● **Task description**
Quote all of the data below exactly, please.

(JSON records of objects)
· · ·
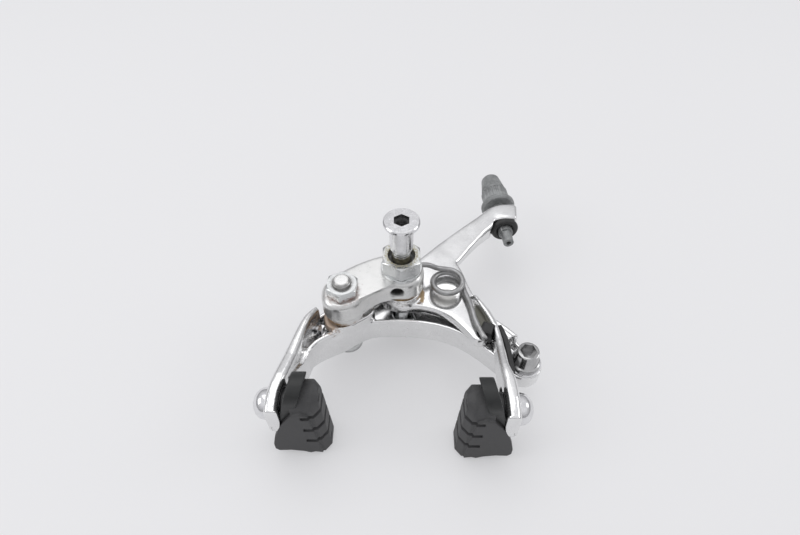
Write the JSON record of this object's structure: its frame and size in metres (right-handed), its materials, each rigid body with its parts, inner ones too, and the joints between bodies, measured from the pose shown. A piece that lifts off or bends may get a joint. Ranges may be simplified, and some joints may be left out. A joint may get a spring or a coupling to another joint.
{
  "type": "dual-pivot rim brake caliper",
  "caption": "Dual-pivot bicycle rim brake caliper with two curved arms, rubber pads, a return spring, a cable clamp and a barrel adjuster.",
  "frame": {"origin": "on the centre bolt's axis, in the plane of the rear nut's face that seats on the fork crown or seat-stay bridge", "axes": "+Z along the centre bolt, away from the arms; +X towards the cable side; -Y towards the pads"},
  "size_m": [0.0972, 0.1232, 0.0625],
  "materials": {
    "polished_arm": "polished",
    "satin_bracket": "satin",
    "zinc_steel": "zinc plated, satin",
    "bright_steel": "bright",
    "bearing_washer": "satin",
    "spring_wire": "satin",
    "black_plastic": "matte",
    "grey_alloy": "weathered",
    "pad_holder": "matte",
    "pad_rubber": "matte",
    "dark_washer": "matte"
  },
  "bodies": {
    "base": {"bracket": "satin_bracket", "centre_bolt": "zinc_steel", "rear_hex_nut": "zinc_steel", "rear_washer": "zinc_steel", "sleeve_nut": "bright_steel", "centre_thrust_washer": "bearing_washer", "front_lock_nut": "zinc_steel", "front_cap_nut": "bright_steel", "offset_bolt": "zinc_steel", "offset_nut": "zinc_steel", "offset_thrust_washer": "bearing_washer", "return_spring": "spring_wire"},
    "adjuster": {"adjuster_arm": "polished_arm", "spring_seat": "black_plastic", "side_guide": "black_plastic", "barrel_o_ring": "black_plastic", "right_pad_holder": "pad_holder", "right_pad_block": "pad_rubber", "right_pad_stud": "zinc_steel", "right_pad_washer": "dark_washer", "right_dome_nut": "bright_steel"},
    "barrel_screw": {"barrel_screw": "grey_alloy"},
    "barrel_knob": {"barrel_knob": "grey_alloy"},
    "anchor": {"anchor_arm": "polished_arm", "cable_bolt": "bright_steel", "cable_washer": "bright_steel", "centring_screw": "bright_steel", "left_pad_holder": "pad_holder", "left_pad_block": "pad_rubber", "left_pad_stud": "zinc_steel", "left_pad_washer": "dark_washer", "left_dome_nut": "bright_steel"}
  },
  "joints": [
    {"name": "adjuster_pivot", "type": "hinge", "parent": "base", "child": "adjuster", "pos_m": [0, 0, -0.022], "axis": [0, 0, 1], "range_deg": [-10, 0], "stiffness_Nm_per_rad": 0.3, "springref_deg": 28.65, "deforming": ["return_spring"]},
    {"name": "anchor_pivot", "type": "hinge", "parent": "base", "child": "anchor", "pos_m": [-0.0202, -0.01, -0.028], "axis": [0, 0, 1], "range_deg": [0, 12.5]},
    {"name": "barrel_travel", "type": "slide", "parent": "adjuster", "child": "barrel_screw", "axis": [-0.0854, 0.9963, 0], "range_m": [0, 0.003]},
    {"name": "barrel_turn", "type": "hinge", "parent": "barrel_screw", "child": "barrel_knob", "pos_m": [0.0434, 0.037, -0.0235], "axis": [-0.0854, 0.9963, 0], "range_deg": [0, 1080]}
  ],
  "couplings": [
    {"joint": "anchor_pivot", "follows": "adjuster_pivot", "ratio": -1.25},
    {"joint": "barrel_travel", "follows": "barrel_turn", "m_per_rad": 0.00015915}
  ]
}
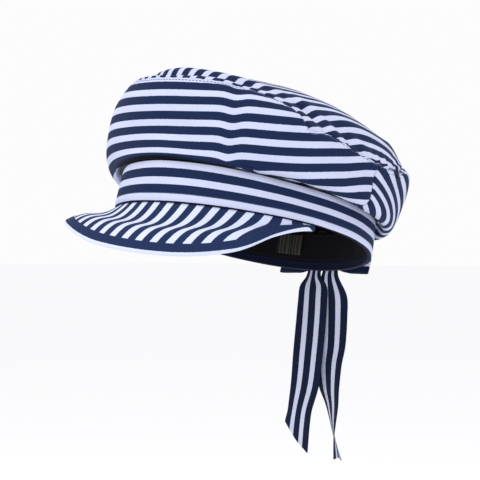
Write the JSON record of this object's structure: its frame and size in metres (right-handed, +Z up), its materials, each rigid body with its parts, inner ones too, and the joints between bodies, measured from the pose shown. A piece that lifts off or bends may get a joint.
· · ·
● **Written answer**
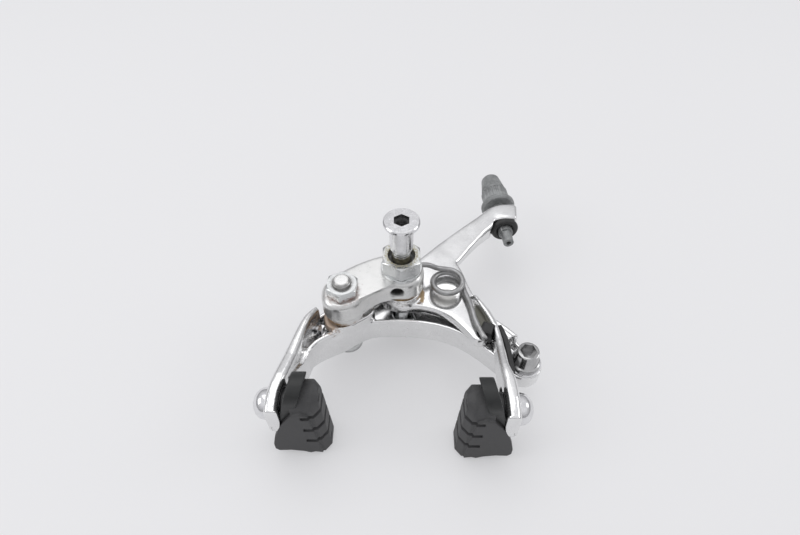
Write the JSON record of this object's structure: its frame and size in metres (right-handed), its materials, each rigid body with its parts, inner ones too, and the joints between bodies, measured from the pose shown. A piece that lifts off or bends may get a joint. Ranges may be simplified, and some joints may be left out. A joint may get a spring or a coupling to another joint.
{
  "type": "dual-pivot rim brake caliper",
  "caption": "Dual-pivot bicycle rim brake caliper with two curved arms, rubber pads, a return spring, a cable clamp and a barrel adjuster.",
  "frame": {"origin": "on the centre bolt's axis, in the plane of the rear nut's face that seats on the fork crown or seat-stay bridge", "axes": "+Z along the centre bolt, away from the arms; +X towards the cable side; -Y towards the pads"},
  "size_m": [0.0972, 0.1232, 0.0625],
  "materials": {
    "polished_arm": "polished",
    "satin_bracket": "satin",
    "zinc_steel": "zinc plated, satin",
    "bright_steel": "bright",
    "bearing_washer": "satin",
    "spring_wire": "satin",
    "black_plastic": "matte",
    "grey_alloy": "weathered",
    "pad_holder": "matte",
    "pad_rubber": "matte",
    "dark_washer": "matte"
  },
  "bodies": {
    "base": {"bracket": "satin_bracket", "centre_bolt": "zinc_steel", "rear_hex_nut": "zinc_steel", "rear_washer": "zinc_steel", "sleeve_nut": "bright_steel", "centre_thrust_washer": "bearing_washer", "front_lock_nut": "zinc_steel", "front_cap_nut": "bright_steel", "offset_bolt": "zinc_steel", "offset_nut": "zinc_steel", "offset_thrust_washer": "bearing_washer", "return_spring": "spring_wire"},
    "adjuster": {"adjuster_arm": "polished_arm", "spring_seat": "black_plastic", "side_guide": "black_plastic", "barrel_o_ring": "black_plastic", "right_pad_holder": "pad_holder", "right_pad_block": "pad_rubber", "right_pad_stud": "zinc_steel", "right_pad_washer": "dark_washer", "right_dome_nut": "bright_steel"},
    "barrel_screw": {"barrel_screw": "grey_alloy"},
    "barrel_knob": {"barrel_knob": "grey_alloy"},
    "anchor": {"anchor_arm": "polished_arm", "cable_bolt": "bright_steel", "cable_washer": "bright_steel", "centring_screw": "bright_steel", "left_pad_holder": "pad_holder", "left_pad_block": "pad_rubber", "left_pad_stud": "zinc_steel", "left_pad_washer": "dark_washer", "left_dome_nut": "bright_steel"}
  },
  "joints": [
    {"name": "adjuster_pivot", "type": "hinge", "parent": "base", "child": "adjuster", "pos_m": [0, 0, -0.022], "axis": [0, 0, 1], "range_deg": [-10, 0], "stiffness_Nm_per_rad": 0.3, "springref_deg": 28.65, "deforming": ["return_spring"]},
    {"name": "anchor_pivot", "type": "hinge", "parent": "base", "child": "anchor", "pos_m": [-0.0202, -0.01, -0.028], "axis": [0, 0, 1], "range_deg": [0, 12.5]},
    {"name": "barrel_travel", "type": "slide", "parent": "adjuster", "child": "barrel_screw", "axis": [-0.0854, 0.9963, 0], "range_m": [0, 0.003]},
    {"name": "barrel_turn", "type": "hinge", "parent": "barrel_screw", "child": "barrel_knob", "pos_m": [0.0434, 0.037, -0.0235], "axis": [-0.0854, 0.9963, 0], "range_deg": [0, 1080]}
  ],
  "couplings": [
    {"joint": "anchor_pivot", "follows": "adjuster_pivot", "ratio": -1.25},
    {"joint": "barrel_travel", "follows": "barrel_turn", "m_per_rad": 0.00015915}
  ]
}
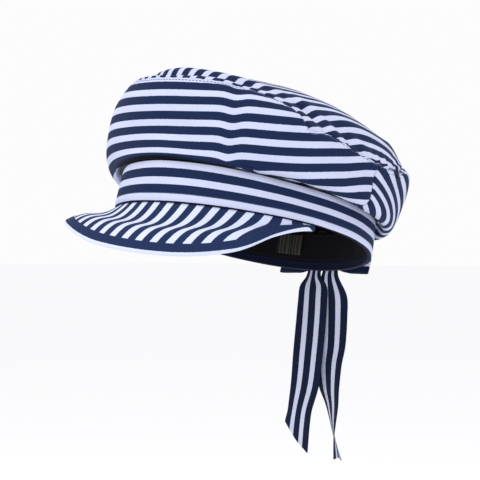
Write the JSON record of this object's structure: its frame and size in metres (right-handed, +Z up), its materials, each rigid body with its parts, inner ones too, and the joints between bodies, measured from the pose shown. A piece that lifts off or bends may get a joint.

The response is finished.